FACES OF REVOLUTION: Personalities and Themes in the Struggle for American Independence

By

Pub Date: Sept. 7th, 1990
Publisher: Knopf

A collection of 12 essays on ""the background, origins, character, and legacy"" of the American Revolution, filled with the grace and insight that has made Bailyn (Adams University Professor/Harvard) a two-time Pulitzer Prize-winner (The Ideological Origins of the American Revolution, 1968, and Voyagers to the West, 1986). Rather than an organic whole, Bailyn admits, these essays (11 of which were previously published in William and Mary Quarterly, New England Quarterly, etc.) constitute a theme and variations: ""Personalities and ideas, even phrases, reappear in different contexts; themes are touched on, anticipated, in one essay and developed more fully in another."" Although Bailyn has explored many of these ideas before, readers who have not encountered his longer works will find these sketches probing and scintillating. For instance, in the eight personality profiles, cantankerous John Adams is revealed as a diarist whose prose was ""the most alive and readable of any written in eighteenth-century America""; Thomas Jefferson as a simplistic theorist but supple and pragmatic administrator; colonial governor of Massachusetts and Loyalist Thomas Hutchinson as a bland, successful politician but hopelessly out of touch with the simmering social resentments that exploded in the Revolution.
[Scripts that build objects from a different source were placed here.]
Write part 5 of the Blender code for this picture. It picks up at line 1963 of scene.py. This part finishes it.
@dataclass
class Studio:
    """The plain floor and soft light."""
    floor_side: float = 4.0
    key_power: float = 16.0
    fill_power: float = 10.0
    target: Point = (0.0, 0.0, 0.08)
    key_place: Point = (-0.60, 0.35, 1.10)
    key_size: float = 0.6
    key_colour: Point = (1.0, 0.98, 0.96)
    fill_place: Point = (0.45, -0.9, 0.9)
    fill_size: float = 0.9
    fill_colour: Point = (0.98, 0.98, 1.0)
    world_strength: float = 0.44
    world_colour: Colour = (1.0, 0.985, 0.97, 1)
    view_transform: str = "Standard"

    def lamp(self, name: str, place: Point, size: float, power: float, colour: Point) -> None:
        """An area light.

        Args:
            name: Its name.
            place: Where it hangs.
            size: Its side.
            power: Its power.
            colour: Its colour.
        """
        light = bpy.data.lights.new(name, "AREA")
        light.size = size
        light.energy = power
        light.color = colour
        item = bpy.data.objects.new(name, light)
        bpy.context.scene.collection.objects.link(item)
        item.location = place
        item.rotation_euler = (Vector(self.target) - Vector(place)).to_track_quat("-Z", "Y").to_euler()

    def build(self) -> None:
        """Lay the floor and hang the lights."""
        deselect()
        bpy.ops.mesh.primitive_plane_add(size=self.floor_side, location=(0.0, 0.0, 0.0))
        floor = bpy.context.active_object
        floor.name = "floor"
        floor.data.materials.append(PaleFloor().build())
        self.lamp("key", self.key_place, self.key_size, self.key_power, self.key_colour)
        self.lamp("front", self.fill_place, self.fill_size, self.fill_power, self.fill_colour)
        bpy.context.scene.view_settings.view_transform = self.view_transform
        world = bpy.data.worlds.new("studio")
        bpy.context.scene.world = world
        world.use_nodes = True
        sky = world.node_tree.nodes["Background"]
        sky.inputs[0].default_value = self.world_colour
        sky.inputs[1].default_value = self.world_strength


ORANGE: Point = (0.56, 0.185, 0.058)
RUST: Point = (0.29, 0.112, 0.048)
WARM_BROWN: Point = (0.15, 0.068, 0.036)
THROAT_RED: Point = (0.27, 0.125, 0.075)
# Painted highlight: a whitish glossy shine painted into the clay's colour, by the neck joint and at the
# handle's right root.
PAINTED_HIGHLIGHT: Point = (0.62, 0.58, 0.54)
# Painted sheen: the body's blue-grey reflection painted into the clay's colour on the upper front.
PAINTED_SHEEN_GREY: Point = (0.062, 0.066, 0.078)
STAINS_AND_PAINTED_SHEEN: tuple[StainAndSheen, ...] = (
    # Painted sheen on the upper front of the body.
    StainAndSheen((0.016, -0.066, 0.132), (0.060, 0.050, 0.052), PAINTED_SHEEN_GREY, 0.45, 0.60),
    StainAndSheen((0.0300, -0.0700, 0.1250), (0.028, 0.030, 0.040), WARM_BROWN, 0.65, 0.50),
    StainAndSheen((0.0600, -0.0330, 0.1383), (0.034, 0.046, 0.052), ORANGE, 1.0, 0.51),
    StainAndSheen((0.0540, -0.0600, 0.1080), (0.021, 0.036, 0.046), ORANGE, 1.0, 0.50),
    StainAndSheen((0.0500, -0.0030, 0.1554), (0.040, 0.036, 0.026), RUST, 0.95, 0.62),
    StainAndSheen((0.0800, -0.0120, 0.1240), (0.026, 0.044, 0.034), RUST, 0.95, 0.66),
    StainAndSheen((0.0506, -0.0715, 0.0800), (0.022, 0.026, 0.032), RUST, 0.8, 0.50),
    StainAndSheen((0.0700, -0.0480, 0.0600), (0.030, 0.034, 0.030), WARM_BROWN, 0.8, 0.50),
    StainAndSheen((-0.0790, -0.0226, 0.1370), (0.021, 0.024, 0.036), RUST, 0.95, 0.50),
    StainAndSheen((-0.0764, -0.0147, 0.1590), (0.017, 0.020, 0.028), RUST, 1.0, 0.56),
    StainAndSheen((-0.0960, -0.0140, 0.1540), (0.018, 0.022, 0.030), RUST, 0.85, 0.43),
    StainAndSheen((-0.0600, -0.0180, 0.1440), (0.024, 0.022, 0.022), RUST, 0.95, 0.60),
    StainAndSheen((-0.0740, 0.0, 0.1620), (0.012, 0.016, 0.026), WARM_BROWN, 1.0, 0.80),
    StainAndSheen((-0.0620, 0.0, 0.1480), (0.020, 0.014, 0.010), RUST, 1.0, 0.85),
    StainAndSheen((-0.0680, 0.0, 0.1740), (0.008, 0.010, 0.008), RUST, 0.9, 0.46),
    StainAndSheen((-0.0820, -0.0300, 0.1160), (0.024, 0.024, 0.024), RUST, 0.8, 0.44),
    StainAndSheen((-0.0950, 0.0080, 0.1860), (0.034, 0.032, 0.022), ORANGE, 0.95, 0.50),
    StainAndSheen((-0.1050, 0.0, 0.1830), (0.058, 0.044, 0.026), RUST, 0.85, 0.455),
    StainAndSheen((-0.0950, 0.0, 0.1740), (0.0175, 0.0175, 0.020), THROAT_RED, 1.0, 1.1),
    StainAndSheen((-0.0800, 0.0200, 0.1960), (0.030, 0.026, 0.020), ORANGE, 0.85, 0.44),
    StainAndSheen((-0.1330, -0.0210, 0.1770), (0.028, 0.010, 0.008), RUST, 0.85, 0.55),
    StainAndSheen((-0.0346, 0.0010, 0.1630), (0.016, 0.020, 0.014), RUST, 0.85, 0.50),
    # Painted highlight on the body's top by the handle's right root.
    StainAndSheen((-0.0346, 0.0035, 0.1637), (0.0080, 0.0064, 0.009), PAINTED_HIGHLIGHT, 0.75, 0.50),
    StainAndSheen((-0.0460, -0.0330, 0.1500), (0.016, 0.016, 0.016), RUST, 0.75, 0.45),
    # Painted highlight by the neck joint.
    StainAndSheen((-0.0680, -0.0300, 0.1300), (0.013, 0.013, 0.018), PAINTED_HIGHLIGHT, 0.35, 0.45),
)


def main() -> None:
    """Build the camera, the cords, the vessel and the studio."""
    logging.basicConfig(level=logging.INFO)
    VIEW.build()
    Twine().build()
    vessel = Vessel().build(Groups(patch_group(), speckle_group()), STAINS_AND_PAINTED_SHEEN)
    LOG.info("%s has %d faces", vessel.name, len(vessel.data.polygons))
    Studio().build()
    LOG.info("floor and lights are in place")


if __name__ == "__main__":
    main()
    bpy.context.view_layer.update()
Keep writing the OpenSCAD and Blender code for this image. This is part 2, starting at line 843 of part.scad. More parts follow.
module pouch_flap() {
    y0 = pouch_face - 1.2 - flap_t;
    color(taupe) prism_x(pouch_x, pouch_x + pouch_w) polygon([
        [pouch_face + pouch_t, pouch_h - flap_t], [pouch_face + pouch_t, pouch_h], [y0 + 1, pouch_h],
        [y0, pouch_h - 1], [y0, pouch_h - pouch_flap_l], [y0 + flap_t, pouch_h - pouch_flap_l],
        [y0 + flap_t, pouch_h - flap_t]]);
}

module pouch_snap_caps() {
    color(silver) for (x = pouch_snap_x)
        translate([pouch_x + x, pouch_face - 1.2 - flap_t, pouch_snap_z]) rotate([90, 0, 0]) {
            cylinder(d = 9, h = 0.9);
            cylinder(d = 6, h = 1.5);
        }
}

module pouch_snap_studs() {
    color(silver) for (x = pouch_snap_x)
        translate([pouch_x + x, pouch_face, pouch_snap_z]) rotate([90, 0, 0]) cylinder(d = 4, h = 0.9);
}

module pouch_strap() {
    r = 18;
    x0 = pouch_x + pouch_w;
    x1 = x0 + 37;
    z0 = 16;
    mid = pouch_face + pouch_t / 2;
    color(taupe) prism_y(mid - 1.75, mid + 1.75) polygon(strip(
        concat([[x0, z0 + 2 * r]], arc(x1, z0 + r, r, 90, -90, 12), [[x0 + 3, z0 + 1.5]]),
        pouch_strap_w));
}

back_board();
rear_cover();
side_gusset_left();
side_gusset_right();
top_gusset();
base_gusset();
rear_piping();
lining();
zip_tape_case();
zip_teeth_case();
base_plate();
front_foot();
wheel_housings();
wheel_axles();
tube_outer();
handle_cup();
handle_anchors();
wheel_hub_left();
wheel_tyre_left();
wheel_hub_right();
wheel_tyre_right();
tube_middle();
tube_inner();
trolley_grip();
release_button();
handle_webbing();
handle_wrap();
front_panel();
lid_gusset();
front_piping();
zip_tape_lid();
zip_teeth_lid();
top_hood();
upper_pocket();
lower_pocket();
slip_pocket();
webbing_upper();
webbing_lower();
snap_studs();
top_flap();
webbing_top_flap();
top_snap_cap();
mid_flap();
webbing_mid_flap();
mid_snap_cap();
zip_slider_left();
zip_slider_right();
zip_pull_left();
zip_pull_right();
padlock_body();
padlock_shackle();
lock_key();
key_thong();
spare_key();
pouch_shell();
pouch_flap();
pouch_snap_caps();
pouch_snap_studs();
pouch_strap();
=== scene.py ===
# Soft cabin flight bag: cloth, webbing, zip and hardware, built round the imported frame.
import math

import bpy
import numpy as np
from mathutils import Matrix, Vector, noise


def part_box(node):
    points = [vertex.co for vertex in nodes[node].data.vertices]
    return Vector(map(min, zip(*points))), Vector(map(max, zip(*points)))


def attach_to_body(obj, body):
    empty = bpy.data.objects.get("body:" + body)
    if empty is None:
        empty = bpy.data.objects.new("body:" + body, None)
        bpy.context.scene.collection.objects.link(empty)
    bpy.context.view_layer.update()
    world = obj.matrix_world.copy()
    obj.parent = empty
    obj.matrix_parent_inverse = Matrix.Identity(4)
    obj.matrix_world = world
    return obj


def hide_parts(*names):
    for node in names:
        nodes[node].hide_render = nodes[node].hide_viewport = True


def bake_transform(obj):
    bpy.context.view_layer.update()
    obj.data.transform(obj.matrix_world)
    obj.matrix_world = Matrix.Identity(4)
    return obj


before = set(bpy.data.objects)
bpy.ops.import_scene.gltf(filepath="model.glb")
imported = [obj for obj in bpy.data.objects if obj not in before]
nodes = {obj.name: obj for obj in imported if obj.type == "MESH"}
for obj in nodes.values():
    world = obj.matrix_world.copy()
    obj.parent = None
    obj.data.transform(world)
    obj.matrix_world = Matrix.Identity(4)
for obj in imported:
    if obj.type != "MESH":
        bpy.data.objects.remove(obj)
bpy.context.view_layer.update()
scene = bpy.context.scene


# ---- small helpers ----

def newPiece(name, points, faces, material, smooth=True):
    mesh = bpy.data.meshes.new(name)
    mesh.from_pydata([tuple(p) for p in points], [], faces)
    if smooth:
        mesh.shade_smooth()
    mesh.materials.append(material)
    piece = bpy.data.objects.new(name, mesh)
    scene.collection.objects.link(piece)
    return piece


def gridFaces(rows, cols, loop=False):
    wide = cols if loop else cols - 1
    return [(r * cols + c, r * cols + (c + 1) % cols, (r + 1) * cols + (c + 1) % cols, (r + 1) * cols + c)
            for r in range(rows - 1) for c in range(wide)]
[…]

In addition, four thematic essays cover the year 1776, political experience and radical ideas in the colonies, central themes of the war, and the Constitution as the ideological fulfillment of the Revolution (the one essay not previously published). While lacking the vigor of the character studies, they also exhibit Bailyn's gift for close analysis, and strongly emphasize his contention that widely held beliefs about liberty, not social or economic causes, resulted in the Revolution. A fascinating collection for those who don't mind an accomplished historian's switch from an epic canvas to miniatures.